Draghi Tells European Parliament ECB Ready To Act
But states further support is not necessary at this stage
Speaking at European Parliament yesterday, Mario Draghi, the head of the ECB, told MEPs that although the eurozone is facing growing downside risks, the central bank does not feel that further monetary support is required.
Draghi’s speech was closely watched yesterday following the recent ECB meeting which saw Draghi adopting a stance which was more dovish than the market was expecting.
In the press conference following the rate decision, Draghi told reporters that external risks had grown larger and that the ECB stands ready to use any and all instruments to keep inflation on course for target.
ECB Can Restart Asset Purchases If Necessary
During his comments yesterday, Draghi reaffirmed this message. Answering a question about whether the ECB could restart net-asset purchases, Draghi responded saying:
“If things go very wrong, we can still resume other instruments in our toolbox. There is nothing objecting to that possibility… The only point is under what contingency are we going to do this. And at this point in time, we don’t see such contingency as likely to materialize, certainly this year.”

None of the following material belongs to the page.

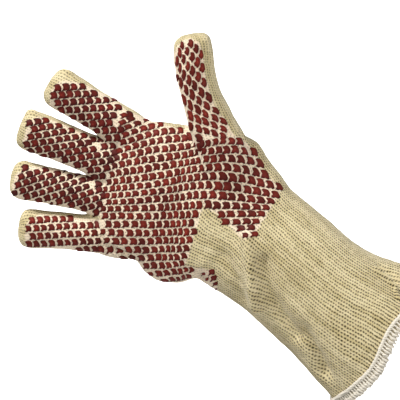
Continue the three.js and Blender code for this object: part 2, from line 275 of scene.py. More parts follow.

Chinese Stimulus To Help Eurozone
Interestingly, the ECB chief then went on to describe how Chinese stimulus can help buffer the eurozone economy. Draghi told MEPs that he was “confident” in the Chinese government’s policy response, following growth in China falling to its lowest level since the 90s.
Draghi told MEPs of the importance of Chinese economic performance to eurozone manufacturing, specifically for German exporters. Following a 6.6% annual growth reading in China last year, Beijing has boosted its fiscal and monetary stimulus in a bid to ward off a further slowdown this year.
These comments are particularly noteworthy given the slew of weaker data from Germany recently. With growth hitting five-year lows on weakened exports and the leading Ifo index recently printing a fifth consecutive monthly decline, the negative impact from these growing “downside risks” has been brought into sharp focus.
Draghi also used the event to highlight the negative impact seen from the “protracted” Brexit negotiations which have fuelled business anxiety. Draghi warned that it is incredibly difficult to forecast how individual member states would be affected by a “hard” Brexit.
Plenty of Data To Watch This Week
The market will now be closely watching eurozone data over the rest of the week which is likely to add further confirmation of the presence of these growing downside risks. Tomorrow we have French growth data along with German Inflation, followed by German unemployment, eurozone unemployment, Italian GDP on Thursday and finally eurozone CPI on Friday.
The heavy sell-off in EURGBP from December 2018 has seen a pause in momentum over recent days, with price having bounced at the .8622 April 2018 low. The rally, though, is weak and is currently struggling to pass resistance at the retest of the broken bullish trend line from 2017 lows and the November 2018 closing low of .8694. While price remains trapped here, further downside is likely to materialize, bringing a test of deeper support at the .8532 level into focus.